Con el gobierno de Cambiemos volvimos a padecer el mismo sistema de teatralización hacia el mismo interlocutor único: los mercados. Cuando ese único espectador dejó de creer en las pantomimas de Luis Caputo –el Toto de la Champions, el Timbero con la Tuya– y exigió los dólares que ya no tenía el Banco Central, el mejor equipo de los últimos 50 años tuvo que recurrir al ruinoso acuerdo con el FMI.
Hoy, el Presidente de los Pies de Ninfa nos condena a la misma calamidad al elegir de nuevo un solo interlocutor: los mercados. El resto no importa, ni siquiera su electorado duro de las PASO. Toda la política económica se reduce a las pantomimas supuestamente necesarias para seducir a ese interlocutor volátil, y la crueldad, además de ser compensatoria, es una de las formas de comunicarlo. El gobierno de la motosierra quiere dejar bien en claro que no le temblará el pulso a la hora de recortar jubilaciones o inversión en salud o educación, para salvaguardar lo prioritario: el pago de la deuda. Eso, según el credo neoliberal, asegurará una caída del riesgo país, la vuelta de la confianza y la llegada de esa lluvia de inversiones que Fernando De la Rúa y Mauricio Macri esperaron sin éxito. Si para demostrar firmeza es necesario sacarle el biberón a un bebe por cadena nacional, el Presidente de los Pies de Ninfa lo hará.

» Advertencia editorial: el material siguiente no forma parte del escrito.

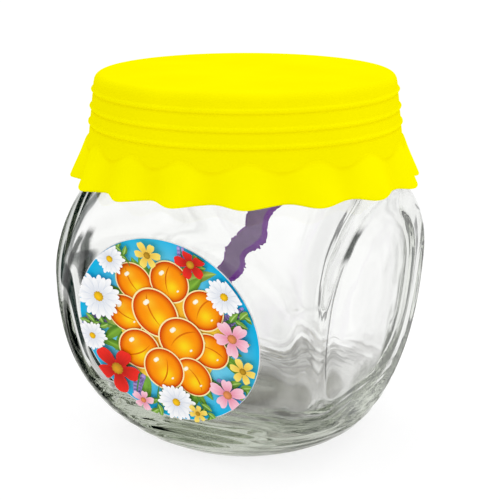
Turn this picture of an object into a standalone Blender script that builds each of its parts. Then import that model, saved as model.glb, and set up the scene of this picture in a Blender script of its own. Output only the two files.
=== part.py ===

Durante el debate sobre el veto presidencial a la Ley de Financiamiento Universitario, el diputado Alejandro Finocchiaro, opositor amable y ex ministro de Educación del gobierno de Cambiemos, tuvo la cortesía de explicitar el mencionado sistema de teatralización y pantomima. Como el resto de la bancada del PRO, votó a favor del veto y agregó con énfasis que preferiría cortarse “una mano antes que votar con el kirchnerismo”.
Frente a esa contundente declaración de principios, es razonable preguntarse qué hubiera hecho el ex funcionario macrista si la bancada de Unión por la Patria hubiera respaldado el veto presidencial, en lugar de rechazarlo. Pero lo más importante fue la razón profunda de su voto: “Acá estamos hablando de una disputa de poder y del mensaje que este recinto va a dar a los mercados internacionales, a los inversores que tanto necesitamos y a las calificadoras de riesgo”, concluyó con honestidad brutal. Al parecer, sus representados dejaron de ser los ciudadanos que lo votaron o el conjunto de los argentinos, para ser las calificadoras de riesgo. Standard & Poor's o Moody's tienen una ventaja notable por sobre los electores argentinos: no hace falta que se tomen el trabajo de votarlo para beneficiarse del apoyo entusiasta del ex ministro.
“De esto no se vuelve” es una expresión exagerada. Se vuelve de muchas cosas, pero la historia reciente enseña que cuando un gobierno elige como único interlocutor a esa entelequia llamada los mercados y como única política el ajuste eterno, suele quedarse sin base de apoyo.
Y que eso ocurra apenas diez meses después de asumir parece un poco veloz.